# INFORMATION PROVIDED:
::::::
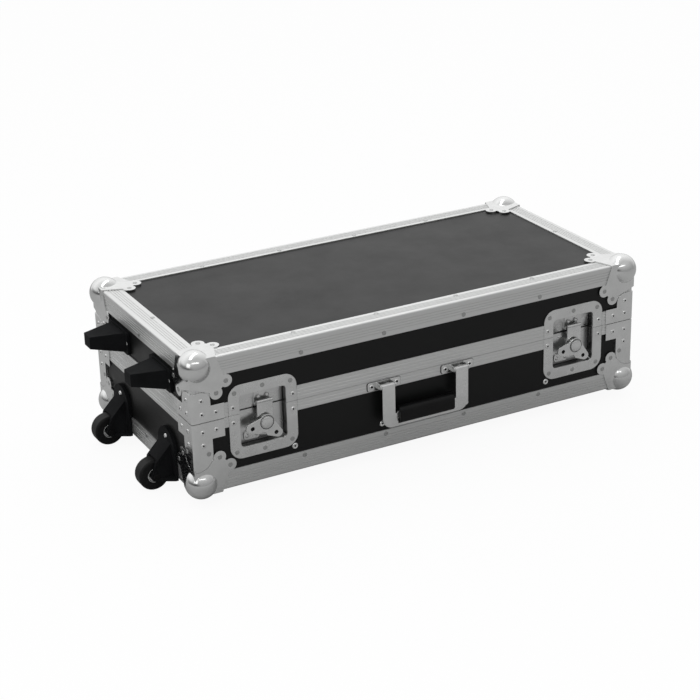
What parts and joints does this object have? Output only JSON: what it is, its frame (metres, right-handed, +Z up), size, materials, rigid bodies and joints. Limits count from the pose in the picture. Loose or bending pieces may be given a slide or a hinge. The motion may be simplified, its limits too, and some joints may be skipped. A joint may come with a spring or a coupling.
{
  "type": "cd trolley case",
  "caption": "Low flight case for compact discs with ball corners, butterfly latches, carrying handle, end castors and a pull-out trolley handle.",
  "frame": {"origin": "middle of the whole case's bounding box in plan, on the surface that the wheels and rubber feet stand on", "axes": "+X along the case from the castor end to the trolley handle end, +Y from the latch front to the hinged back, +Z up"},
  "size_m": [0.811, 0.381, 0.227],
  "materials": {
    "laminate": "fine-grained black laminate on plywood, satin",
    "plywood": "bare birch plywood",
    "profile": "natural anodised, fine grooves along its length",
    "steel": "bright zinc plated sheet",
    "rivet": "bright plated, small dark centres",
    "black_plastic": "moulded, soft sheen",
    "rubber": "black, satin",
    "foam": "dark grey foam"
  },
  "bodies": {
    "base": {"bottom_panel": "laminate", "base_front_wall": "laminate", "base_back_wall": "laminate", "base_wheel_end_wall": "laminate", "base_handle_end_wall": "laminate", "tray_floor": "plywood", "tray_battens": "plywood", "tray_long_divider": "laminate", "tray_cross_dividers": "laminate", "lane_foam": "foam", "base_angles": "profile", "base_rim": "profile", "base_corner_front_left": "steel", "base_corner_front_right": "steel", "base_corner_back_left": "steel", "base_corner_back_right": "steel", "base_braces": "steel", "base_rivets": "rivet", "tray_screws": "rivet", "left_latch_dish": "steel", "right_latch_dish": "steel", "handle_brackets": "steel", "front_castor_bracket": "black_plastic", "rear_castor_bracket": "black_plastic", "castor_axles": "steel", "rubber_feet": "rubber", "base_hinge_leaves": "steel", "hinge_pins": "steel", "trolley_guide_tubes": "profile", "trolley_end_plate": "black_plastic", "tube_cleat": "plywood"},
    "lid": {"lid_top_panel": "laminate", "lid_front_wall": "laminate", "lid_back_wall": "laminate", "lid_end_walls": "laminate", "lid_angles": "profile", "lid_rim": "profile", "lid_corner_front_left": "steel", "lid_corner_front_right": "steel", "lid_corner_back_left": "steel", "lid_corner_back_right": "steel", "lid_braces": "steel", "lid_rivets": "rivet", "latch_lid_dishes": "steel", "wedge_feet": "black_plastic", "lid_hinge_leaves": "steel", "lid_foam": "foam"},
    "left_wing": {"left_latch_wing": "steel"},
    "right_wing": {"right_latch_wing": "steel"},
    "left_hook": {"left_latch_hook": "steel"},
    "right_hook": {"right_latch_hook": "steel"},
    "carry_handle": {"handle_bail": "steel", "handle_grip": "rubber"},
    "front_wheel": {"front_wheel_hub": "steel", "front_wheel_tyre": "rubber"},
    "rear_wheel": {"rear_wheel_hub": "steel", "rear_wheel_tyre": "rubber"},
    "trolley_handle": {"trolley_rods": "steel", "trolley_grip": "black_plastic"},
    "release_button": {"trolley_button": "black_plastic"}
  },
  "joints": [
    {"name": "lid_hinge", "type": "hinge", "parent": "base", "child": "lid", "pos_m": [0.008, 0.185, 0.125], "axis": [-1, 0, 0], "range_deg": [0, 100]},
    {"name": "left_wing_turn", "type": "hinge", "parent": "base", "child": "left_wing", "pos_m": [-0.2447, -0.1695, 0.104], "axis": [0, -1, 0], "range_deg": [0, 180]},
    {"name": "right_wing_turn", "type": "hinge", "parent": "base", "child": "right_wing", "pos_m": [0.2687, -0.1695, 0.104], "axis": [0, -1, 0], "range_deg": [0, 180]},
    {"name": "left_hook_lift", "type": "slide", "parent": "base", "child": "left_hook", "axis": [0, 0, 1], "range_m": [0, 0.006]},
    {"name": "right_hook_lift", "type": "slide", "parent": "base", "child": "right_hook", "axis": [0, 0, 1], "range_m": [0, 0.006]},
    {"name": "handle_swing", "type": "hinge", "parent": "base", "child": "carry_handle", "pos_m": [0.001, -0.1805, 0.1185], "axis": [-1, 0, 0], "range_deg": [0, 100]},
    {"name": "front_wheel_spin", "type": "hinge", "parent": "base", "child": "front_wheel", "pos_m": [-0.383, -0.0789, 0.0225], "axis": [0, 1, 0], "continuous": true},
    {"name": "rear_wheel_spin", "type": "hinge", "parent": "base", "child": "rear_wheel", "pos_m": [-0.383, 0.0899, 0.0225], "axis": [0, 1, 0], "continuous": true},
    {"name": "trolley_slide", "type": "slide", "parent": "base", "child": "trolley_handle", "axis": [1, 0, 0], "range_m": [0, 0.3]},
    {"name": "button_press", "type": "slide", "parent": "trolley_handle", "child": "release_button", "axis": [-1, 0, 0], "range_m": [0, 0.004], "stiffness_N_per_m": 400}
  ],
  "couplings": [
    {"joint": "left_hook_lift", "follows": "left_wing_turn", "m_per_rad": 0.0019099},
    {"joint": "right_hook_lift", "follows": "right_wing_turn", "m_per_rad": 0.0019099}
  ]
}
::::::
# TASK TO CARRY OUT:
Reproduce all of the data exactly as given.

# RESULT FOR THIS TASK:
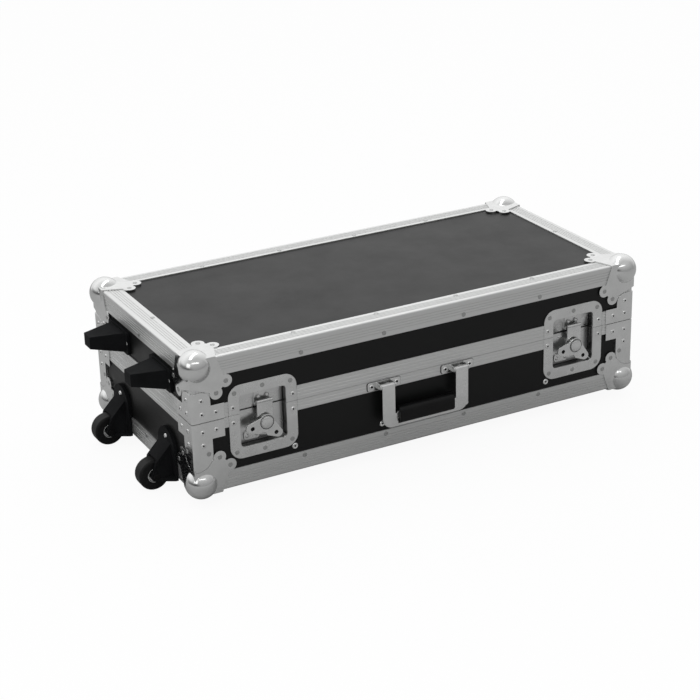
What parts and joints does this object have? Output only JSON: what it is, its frame (metres, right-handed, +Z up), size, materials, rigid bodies and joints. Limits count from the pose in the picture. Loose or bending pieces may be given a slide or a hinge. The motion may be simplified, its limits too, and some joints may be skipped. A joint may come with a spring or a coupling.
{
  "type": "cd trolley case",
  "caption": "Low flight case for compact discs with ball corners, butterfly latches, carrying handle, end castors and a pull-out trolley handle.",
  "frame": {"origin": "middle of the whole case's bounding box in plan, on the surface that the wheels and rubber feet stand on", "axes": "+X along the case from the castor end to the trolley handle end, +Y from the latch front to the hinged back, +Z up"},
  "size_m": [0.811, 0.381, 0.227],
  "materials": {
    "laminate": "fine-grained black laminate on plywood, satin",
    "plywood": "bare birch plywood",
    "profile": "natural anodised, fine grooves along its length",
    "steel": "bright zinc plated sheet",
    "rivet": "bright plated, small dark centres",
    "black_plastic": "moulded, soft sheen",
    "rubber": "black, satin",
    "foam": "dark grey foam"
  },
  "bodies": {
    "base": {"bottom_panel": "laminate", "base_front_wall": "laminate", "base_back_wall": "laminate", "base_wheel_end_wall": "laminate", "base_handle_end_wall": "laminate", "tray_floor": "plywood", "tray_battens": "plywood", "tray_long_divider": "laminate", "tray_cross_dividers": "laminate", "lane_foam": "foam", "base_angles": "profile", "base_rim": "profile", "base_corner_front_left": "steel", "base_corner_front_right": "steel", "base_corner_back_left": "steel", "base_corner_back_right": "steel", "base_braces": "steel", "base_rivets": "rivet", "tray_screws": "rivet", "left_latch_dish": "steel", "right_latch_dish": "steel", "handle_brackets": "steel", "front_castor_bracket": "black_plastic", "rear_castor_bracket": "black_plastic", "castor_axles": "steel", "rubber_feet": "rubber", "base_hinge_leaves": "steel", "hinge_pins": "steel", "trolley_guide_tubes": "profile", "trolley_end_plate": "black_plastic", "tube_cleat": "plywood"},
    "lid": {"lid_top_panel": "laminate", "lid_front_wall": "laminate", "lid_back_wall": "laminate", "lid_end_walls": "laminate", "lid_angles": "profile", "lid_rim": "profile", "lid_corner_front_left": "steel", "lid_corner_front_right": "steel", "lid_corner_back_left": "steel", "lid_corner_back_right": "steel", "lid_braces": "steel", "lid_rivets": "rivet", "latch_lid_dishes": "steel", "wedge_feet": "black_plastic", "lid_hinge_leaves": "steel", "lid_foam": "foam"},
    "left_wing": {"left_latch_wing": "steel"},
    "right_wing": {"right_latch_wing": "steel"},
    "left_hook": {"left_latch_hook": "steel"},
    "right_hook": {"right_latch_hook": "steel"},
    "carry_handle": {"handle_bail": "steel", "handle_grip": "rubber"},
    "front_wheel": {"front_wheel_hub": "steel", "front_wheel_tyre": "rubber"},
    "rear_wheel": {"rear_wheel_hub": "steel", "rear_wheel_tyre": "rubber"},
    "trolley_handle": {"trolley_rods": "steel", "trolley_grip": "black_plastic"},
    "release_button": {"trolley_button": "black_plastic"}
  },
  "joints": [
    {"name": "lid_hinge", "type": "hinge", "parent": "base", "child": "lid", "pos_m": [0.008, 0.185, 0.125], "axis": [-1, 0, 0], "range_deg": [0, 100]},
    {"name": "left_wing_turn", "type": "hinge", "parent": "base", "child": "left_wing", "pos_m": [-0.2447, -0.1695, 0.104], "axis": [0, -1, 0], "range_deg": [0, 180]},
    {"name": "right_wing_turn", "type": "hinge", "parent": "base", "child": "right_wing", "pos_m": [0.2687, -0.1695, 0.104], "axis": [0, -1, 0], "range_deg": [0, 180]},
    {"name": "left_hook_lift", "type": "slide", "parent": "base", "child": "left_hook", "axis": [0, 0, 1], "range_m": [0, 0.006]},
    {"name": "right_hook_lift", "type": "slide", "parent": "base", "child": "right_hook", "axis": [0, 0, 1], "range_m": [0, 0.006]},
    {"name": "handle_swing", "type": "hinge", "parent": "base", "child": "carry_handle", "pos_m": [0.001, -0.1805, 0.1185], "axis": [-1, 0, 0], "range_deg": [0, 100]},
    {"name": "front_wheel_spin", "type": "hinge", "parent": "base", "child": "front_wheel", "pos_m": [-0.383, -0.0789, 0.0225], "axis": [0, 1, 0], "continuous": true},
    {"name": "rear_wheel_spin", "type": "hinge", "parent": "base", "child": "rear_wheel", "pos_m": [-0.383, 0.0899, 0.0225], "axis": [0, 1, 0], "continuous": true},
    {"name": "trolley_slide", "type": "slide", "parent": "base", "child": "trolley_handle", "axis": [1, 0, 0], "range_m": [0, 0.3]},
    {"name": "button_press", "type": "slide", "parent": "trolley_handle", "child": "release_button", "axis": [-1, 0, 0], "range_m": [0, 0.004], "stiffness_N_per_m": 400}
  ],
  "couplings": [
    {"joint": "left_hook_lift", "follows": "left_wing_turn", "m_per_rad": 0.0019099},
    {"joint": "right_hook_lift", "follows": "right_wing_turn", "m_per_rad": 0.0019099}
  ]
}